Retype word for word the lines lying between the line containing "0.012, 0.012), 0.7)" and the line containing "points = [vertex.co", together with those two lines themselves, and nothing besides.
>> BEGIN Input data
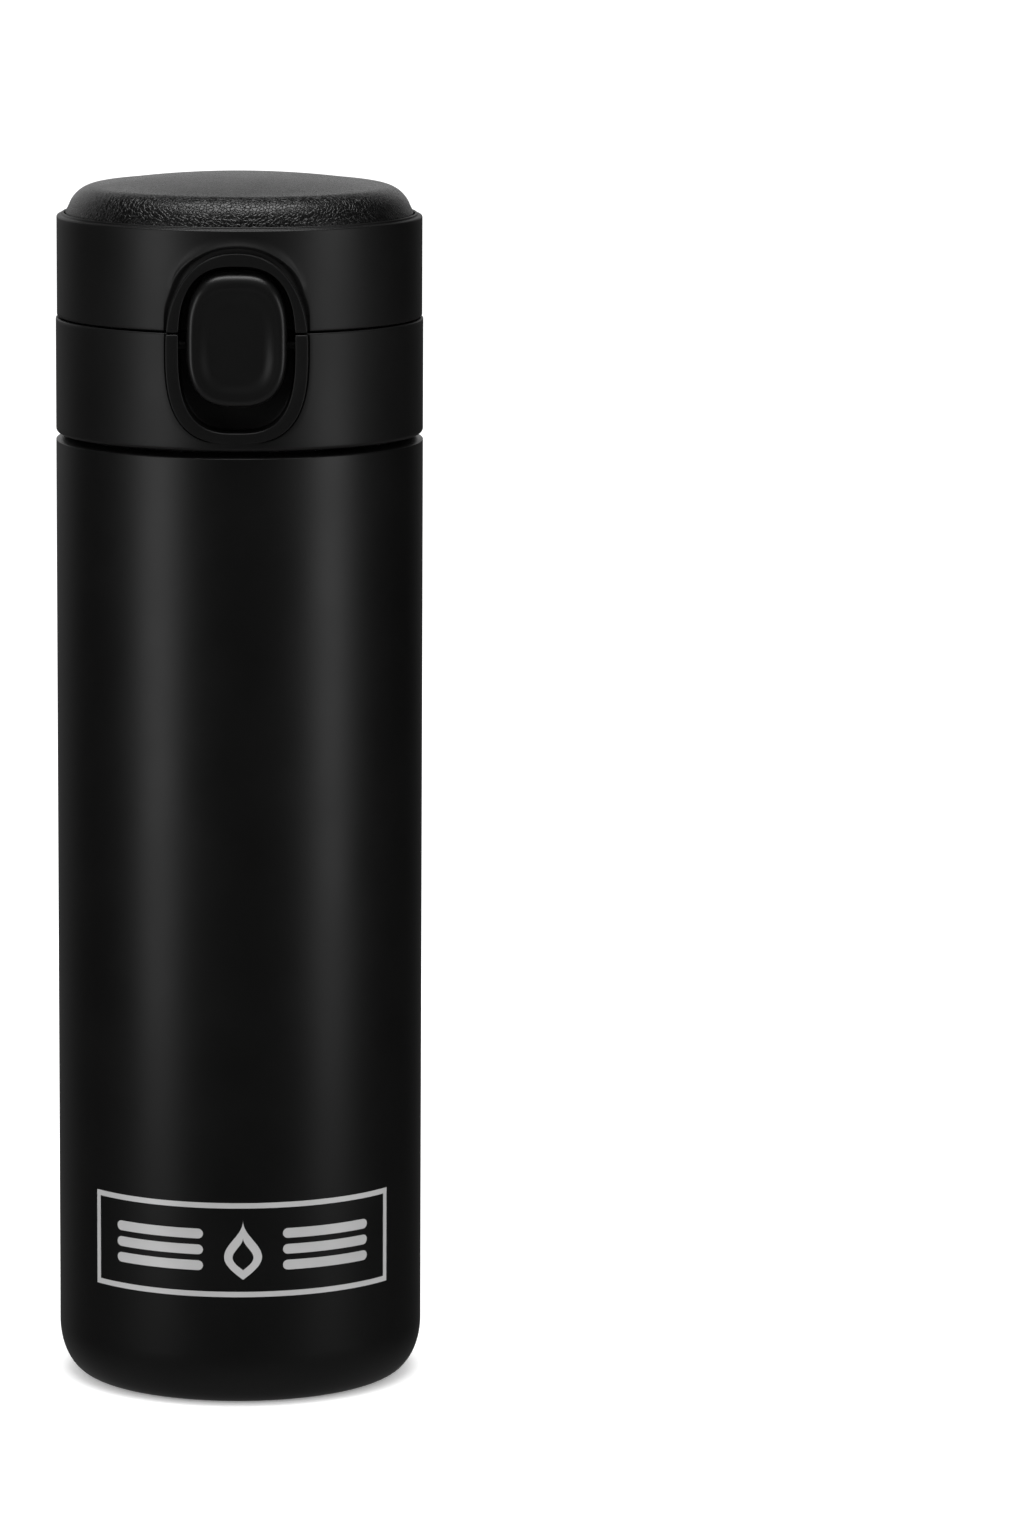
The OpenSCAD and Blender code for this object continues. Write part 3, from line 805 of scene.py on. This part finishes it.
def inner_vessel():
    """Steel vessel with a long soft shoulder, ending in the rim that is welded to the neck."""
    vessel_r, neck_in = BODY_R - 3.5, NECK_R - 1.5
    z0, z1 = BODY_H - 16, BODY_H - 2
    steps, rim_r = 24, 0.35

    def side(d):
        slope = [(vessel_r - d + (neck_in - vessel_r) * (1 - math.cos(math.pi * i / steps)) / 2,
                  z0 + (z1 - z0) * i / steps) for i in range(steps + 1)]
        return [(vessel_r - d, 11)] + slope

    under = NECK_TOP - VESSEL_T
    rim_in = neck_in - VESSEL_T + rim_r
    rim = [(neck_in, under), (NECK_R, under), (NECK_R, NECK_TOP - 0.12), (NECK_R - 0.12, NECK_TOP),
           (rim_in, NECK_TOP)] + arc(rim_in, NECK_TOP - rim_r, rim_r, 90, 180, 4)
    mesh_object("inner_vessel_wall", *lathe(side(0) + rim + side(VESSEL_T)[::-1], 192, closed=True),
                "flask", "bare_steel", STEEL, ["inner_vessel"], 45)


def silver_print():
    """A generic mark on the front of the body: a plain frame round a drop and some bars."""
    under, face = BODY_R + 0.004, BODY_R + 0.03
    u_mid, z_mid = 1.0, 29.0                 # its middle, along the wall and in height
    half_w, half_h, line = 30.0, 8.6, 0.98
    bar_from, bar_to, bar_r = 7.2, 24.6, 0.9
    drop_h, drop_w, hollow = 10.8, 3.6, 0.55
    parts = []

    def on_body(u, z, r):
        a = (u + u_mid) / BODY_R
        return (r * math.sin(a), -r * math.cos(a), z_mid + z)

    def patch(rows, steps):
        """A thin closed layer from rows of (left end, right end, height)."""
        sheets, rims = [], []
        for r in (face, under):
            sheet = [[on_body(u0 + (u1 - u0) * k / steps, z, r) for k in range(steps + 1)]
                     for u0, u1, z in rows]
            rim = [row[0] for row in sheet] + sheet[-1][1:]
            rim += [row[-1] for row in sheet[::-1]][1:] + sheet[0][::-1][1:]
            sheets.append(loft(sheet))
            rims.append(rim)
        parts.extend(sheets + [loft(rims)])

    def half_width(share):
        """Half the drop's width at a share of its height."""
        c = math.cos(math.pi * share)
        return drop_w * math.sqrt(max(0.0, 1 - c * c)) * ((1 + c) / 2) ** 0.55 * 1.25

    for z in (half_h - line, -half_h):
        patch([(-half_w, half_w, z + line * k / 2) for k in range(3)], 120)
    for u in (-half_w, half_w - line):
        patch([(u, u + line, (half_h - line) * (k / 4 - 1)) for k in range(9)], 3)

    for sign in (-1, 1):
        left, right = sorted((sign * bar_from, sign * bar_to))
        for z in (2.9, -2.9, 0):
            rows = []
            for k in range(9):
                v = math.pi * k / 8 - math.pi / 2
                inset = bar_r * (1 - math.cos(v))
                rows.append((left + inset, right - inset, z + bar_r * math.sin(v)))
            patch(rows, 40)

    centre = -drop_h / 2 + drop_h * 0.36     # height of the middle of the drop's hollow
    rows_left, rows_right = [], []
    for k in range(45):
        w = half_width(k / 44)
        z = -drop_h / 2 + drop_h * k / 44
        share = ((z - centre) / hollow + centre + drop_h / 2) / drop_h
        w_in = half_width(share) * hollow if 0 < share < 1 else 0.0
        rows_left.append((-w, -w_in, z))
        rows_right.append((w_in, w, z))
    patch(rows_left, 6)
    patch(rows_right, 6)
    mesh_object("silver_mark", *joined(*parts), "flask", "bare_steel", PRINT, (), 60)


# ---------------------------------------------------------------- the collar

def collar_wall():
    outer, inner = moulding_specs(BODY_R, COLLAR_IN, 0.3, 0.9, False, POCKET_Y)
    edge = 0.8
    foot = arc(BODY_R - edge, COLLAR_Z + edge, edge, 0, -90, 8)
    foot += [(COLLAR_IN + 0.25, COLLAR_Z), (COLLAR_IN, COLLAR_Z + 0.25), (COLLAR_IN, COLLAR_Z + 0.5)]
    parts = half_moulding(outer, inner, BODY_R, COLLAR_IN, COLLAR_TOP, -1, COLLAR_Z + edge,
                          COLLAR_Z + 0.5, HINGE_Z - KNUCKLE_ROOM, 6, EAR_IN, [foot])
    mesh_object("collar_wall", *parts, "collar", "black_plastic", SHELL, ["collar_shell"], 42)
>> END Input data
>> BEGIN Input data
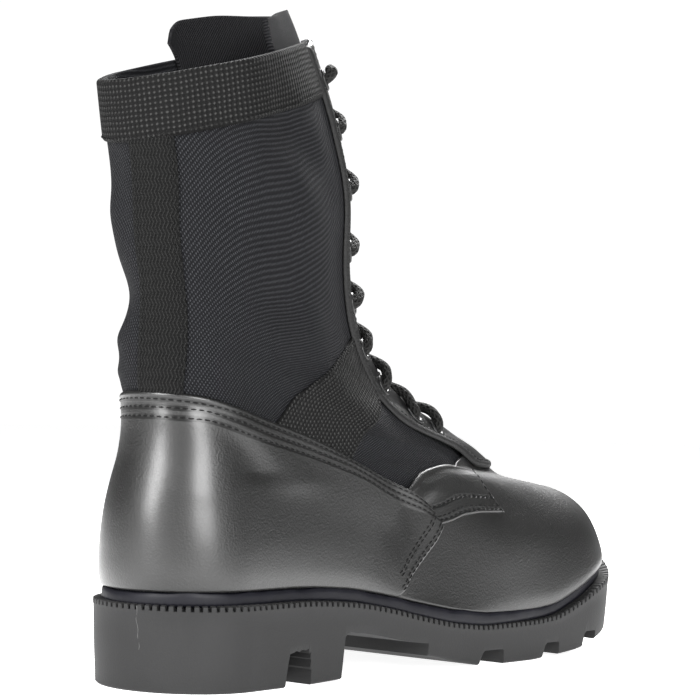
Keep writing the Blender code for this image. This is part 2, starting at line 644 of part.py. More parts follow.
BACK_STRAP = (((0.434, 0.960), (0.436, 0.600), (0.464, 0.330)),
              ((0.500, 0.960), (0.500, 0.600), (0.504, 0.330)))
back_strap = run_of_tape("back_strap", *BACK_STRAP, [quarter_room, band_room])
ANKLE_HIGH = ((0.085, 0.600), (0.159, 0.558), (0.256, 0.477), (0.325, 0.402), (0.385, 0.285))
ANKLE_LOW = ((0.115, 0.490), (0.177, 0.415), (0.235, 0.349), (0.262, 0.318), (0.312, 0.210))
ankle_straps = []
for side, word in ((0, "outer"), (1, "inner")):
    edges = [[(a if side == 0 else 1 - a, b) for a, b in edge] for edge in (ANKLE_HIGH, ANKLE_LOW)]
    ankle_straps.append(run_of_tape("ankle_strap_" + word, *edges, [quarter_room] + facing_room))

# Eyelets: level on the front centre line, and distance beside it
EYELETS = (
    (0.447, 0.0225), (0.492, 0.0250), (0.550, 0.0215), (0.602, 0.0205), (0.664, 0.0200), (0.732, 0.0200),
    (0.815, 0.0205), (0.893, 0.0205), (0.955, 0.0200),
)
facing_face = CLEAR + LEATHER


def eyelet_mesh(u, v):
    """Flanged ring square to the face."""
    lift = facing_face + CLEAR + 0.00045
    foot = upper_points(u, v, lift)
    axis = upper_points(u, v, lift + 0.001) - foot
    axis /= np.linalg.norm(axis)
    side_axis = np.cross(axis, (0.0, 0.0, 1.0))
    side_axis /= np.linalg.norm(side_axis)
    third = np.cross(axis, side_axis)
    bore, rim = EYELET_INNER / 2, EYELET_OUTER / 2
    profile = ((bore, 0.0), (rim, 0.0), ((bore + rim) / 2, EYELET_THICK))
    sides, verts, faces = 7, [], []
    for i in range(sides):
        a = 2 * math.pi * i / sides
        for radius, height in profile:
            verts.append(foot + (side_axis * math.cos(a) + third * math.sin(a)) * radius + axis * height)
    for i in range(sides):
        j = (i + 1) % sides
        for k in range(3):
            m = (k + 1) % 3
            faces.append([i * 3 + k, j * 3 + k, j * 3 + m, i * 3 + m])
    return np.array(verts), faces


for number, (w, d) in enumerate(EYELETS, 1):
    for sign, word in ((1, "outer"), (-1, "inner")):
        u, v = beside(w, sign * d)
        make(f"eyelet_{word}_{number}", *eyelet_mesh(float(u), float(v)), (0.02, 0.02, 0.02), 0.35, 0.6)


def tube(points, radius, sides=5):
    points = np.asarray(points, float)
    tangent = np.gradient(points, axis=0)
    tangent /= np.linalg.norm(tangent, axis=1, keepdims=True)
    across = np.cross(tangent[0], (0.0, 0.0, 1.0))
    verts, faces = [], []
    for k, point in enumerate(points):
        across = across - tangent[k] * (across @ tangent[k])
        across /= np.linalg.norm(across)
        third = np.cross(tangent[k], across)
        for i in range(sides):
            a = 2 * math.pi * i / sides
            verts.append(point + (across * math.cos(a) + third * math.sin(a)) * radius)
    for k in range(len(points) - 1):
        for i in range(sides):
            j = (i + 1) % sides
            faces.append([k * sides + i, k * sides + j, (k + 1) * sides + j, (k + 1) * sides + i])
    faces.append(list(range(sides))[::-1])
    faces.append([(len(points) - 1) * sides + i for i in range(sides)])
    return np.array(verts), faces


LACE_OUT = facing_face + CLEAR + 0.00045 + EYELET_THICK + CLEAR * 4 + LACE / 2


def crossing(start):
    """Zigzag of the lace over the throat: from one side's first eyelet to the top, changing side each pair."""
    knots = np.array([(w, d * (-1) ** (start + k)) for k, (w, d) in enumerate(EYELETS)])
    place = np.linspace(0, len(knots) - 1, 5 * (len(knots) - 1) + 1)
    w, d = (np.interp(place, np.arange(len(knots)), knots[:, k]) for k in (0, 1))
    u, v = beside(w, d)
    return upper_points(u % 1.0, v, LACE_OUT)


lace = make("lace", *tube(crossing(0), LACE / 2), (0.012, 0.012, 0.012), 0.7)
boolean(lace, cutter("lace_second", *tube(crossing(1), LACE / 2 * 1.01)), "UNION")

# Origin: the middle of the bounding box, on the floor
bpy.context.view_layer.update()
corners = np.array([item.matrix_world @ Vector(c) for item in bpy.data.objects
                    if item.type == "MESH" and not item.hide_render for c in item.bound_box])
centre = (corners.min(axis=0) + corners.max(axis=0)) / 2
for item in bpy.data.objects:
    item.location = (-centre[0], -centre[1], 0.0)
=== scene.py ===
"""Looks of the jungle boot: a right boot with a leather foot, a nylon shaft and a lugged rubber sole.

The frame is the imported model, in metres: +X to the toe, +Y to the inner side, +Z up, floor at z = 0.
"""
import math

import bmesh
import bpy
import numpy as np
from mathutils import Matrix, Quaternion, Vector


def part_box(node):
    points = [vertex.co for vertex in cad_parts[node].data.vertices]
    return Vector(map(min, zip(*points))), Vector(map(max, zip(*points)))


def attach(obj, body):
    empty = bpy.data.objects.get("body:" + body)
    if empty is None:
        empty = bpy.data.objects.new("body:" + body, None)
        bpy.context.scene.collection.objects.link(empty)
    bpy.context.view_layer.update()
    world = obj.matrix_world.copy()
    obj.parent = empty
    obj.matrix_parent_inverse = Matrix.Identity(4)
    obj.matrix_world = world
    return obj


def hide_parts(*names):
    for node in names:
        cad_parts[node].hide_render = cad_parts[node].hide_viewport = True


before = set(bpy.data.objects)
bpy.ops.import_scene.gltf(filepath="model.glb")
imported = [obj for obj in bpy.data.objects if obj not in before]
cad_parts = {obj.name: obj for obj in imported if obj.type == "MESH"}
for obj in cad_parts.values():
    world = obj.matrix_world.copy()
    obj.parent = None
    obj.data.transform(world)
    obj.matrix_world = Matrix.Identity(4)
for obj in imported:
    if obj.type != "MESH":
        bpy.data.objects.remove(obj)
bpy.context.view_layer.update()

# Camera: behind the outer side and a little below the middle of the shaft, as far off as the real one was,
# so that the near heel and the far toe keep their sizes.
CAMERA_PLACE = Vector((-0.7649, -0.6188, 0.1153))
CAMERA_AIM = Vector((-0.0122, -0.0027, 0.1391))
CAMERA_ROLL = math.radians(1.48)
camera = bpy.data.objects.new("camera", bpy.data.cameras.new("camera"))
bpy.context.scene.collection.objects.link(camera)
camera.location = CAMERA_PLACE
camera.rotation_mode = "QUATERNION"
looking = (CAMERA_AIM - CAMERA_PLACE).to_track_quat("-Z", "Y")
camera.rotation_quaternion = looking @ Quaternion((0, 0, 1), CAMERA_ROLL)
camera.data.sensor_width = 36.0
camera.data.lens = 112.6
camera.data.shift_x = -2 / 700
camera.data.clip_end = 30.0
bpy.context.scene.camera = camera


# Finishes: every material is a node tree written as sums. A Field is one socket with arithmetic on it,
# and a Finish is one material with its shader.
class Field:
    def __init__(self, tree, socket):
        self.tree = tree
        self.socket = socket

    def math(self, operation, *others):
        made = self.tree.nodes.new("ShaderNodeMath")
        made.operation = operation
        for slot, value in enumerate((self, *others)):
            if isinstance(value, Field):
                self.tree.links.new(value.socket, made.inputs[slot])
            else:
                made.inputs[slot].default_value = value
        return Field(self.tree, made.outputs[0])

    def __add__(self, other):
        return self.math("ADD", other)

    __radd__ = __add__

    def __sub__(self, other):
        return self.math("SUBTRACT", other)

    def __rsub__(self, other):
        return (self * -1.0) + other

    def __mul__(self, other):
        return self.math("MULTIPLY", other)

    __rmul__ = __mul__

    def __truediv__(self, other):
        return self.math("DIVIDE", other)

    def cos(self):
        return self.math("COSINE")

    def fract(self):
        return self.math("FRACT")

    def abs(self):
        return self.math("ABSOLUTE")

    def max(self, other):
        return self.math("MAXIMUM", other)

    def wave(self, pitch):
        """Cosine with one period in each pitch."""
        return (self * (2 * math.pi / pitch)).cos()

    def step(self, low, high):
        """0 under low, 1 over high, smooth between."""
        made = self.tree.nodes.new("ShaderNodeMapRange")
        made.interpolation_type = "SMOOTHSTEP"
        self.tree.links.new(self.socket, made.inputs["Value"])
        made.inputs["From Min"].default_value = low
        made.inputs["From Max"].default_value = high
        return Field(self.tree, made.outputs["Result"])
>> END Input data
>> BEGIN Input data
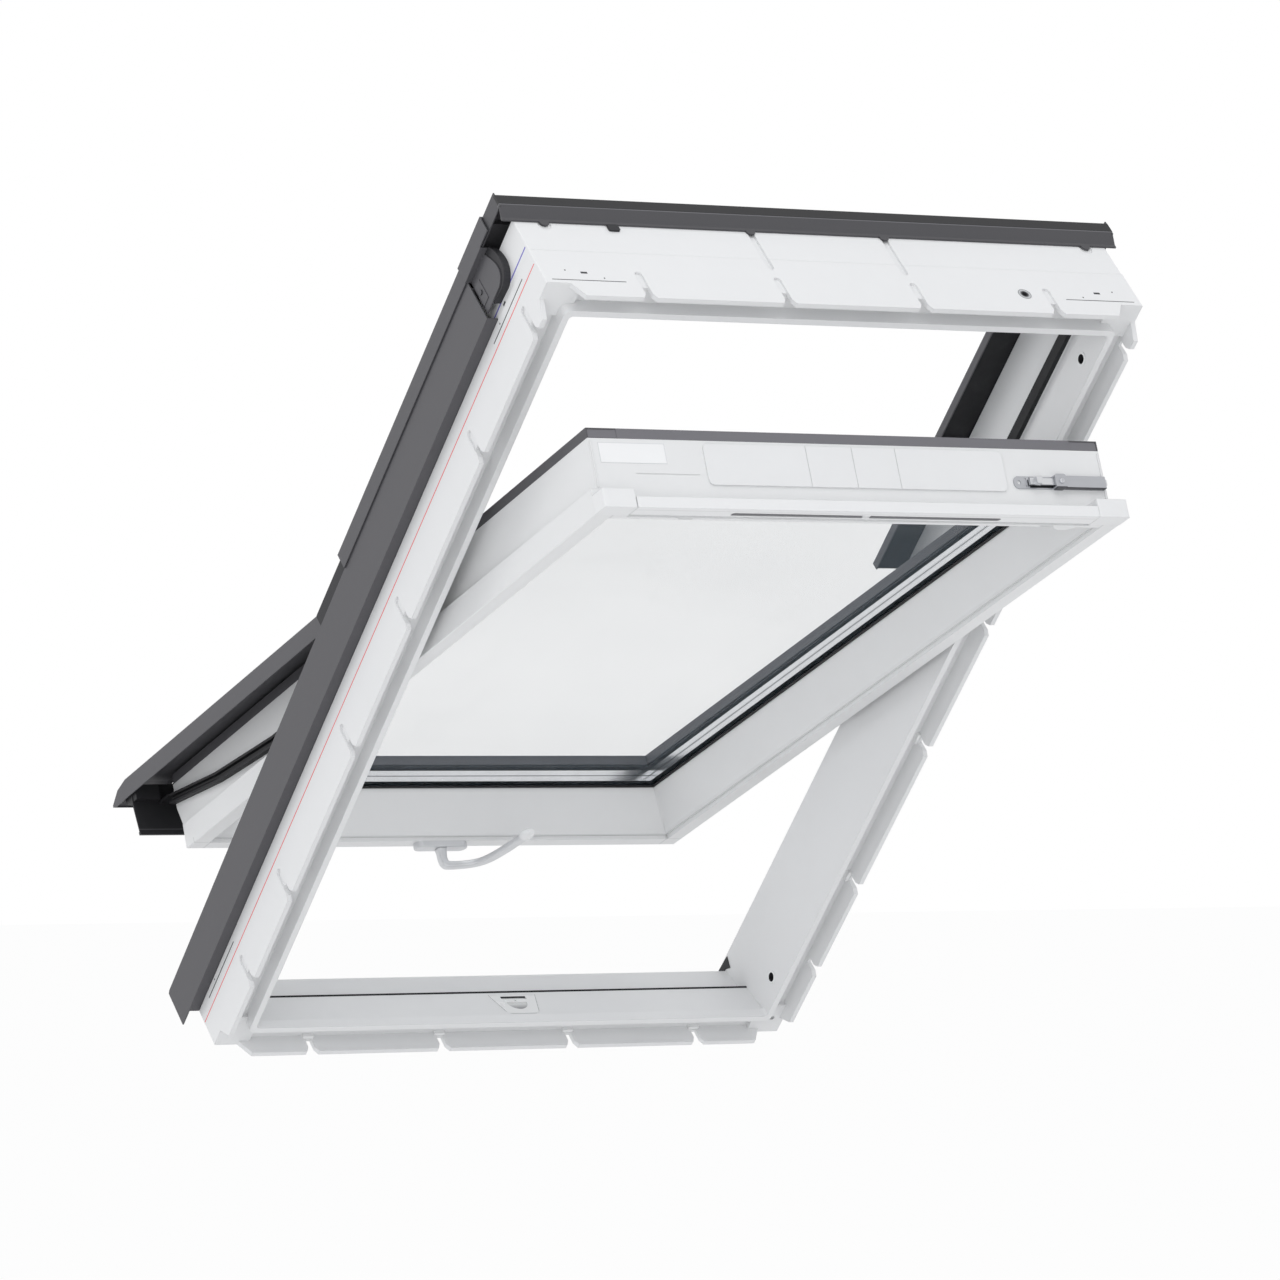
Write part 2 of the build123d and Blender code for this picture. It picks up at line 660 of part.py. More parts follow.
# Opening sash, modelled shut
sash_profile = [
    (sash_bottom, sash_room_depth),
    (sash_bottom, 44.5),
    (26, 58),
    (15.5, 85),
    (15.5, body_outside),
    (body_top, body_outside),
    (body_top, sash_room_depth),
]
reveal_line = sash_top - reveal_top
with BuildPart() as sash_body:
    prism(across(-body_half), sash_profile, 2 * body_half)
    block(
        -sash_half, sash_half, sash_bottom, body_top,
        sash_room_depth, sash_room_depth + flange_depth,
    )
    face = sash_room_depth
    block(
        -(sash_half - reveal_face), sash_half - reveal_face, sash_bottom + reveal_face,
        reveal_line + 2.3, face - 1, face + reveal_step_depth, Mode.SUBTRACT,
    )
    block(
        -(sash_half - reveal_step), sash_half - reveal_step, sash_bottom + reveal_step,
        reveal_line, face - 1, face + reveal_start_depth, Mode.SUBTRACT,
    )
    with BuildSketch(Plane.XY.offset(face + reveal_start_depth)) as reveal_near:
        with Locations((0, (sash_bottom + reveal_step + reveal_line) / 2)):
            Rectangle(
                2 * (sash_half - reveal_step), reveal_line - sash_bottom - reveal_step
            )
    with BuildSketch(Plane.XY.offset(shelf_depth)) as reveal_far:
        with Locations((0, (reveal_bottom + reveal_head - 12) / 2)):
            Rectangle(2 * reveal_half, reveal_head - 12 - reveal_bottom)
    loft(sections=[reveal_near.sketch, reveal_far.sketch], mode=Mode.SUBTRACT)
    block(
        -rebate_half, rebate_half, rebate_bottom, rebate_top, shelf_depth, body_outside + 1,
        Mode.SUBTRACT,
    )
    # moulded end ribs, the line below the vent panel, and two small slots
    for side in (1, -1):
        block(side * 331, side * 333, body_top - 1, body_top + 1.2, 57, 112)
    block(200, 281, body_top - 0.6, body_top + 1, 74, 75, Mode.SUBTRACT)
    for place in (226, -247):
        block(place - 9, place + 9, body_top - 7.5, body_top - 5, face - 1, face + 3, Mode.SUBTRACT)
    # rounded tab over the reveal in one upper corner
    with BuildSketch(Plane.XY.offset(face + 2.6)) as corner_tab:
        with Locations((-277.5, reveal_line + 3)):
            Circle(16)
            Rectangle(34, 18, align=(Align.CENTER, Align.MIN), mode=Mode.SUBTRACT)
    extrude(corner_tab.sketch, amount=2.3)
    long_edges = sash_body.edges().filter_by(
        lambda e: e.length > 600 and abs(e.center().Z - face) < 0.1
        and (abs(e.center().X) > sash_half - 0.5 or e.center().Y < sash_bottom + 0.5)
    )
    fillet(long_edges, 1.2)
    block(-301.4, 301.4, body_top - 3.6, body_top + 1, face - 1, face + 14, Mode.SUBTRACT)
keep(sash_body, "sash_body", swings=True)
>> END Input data
* Solution to this problem:
lace = make("lace", *tube(crossing(0), LACE / 2), (0.012, 0.012, 0.012), 0.7)
boolean(lace, cutter("lace_second", *tube(crossing(1), LACE / 2 * 1.01)), "UNION")

# Origin: the middle of the bounding box, on the floor
bpy.context.view_layer.update()
corners = np.array([item.matrix_world @ Vector(c) for item in bpy.data.objects
                    if item.type == "MESH" and not item.hide_render for c in item.bound_box])
centre = (corners.min(axis=0) + corners.max(axis=0)) / 2
for item in bpy.data.objects:
    item.location = (-centre[0], -centre[1], 0.0)
=== scene.py ===
"""Looks of the jungle boot: a right boot with a leather foot, a nylon shaft and a lugged rubber sole.

The frame is the imported model, in metres: +X to the toe, +Y to the inner side, +Z up, floor at z = 0.
"""
import math

import bmesh
import bpy
import numpy as np
from mathutils import Matrix, Quaternion, Vector


def part_box(node):
    points = [vertex.co for vertex in cad_parts[node].data.vertices]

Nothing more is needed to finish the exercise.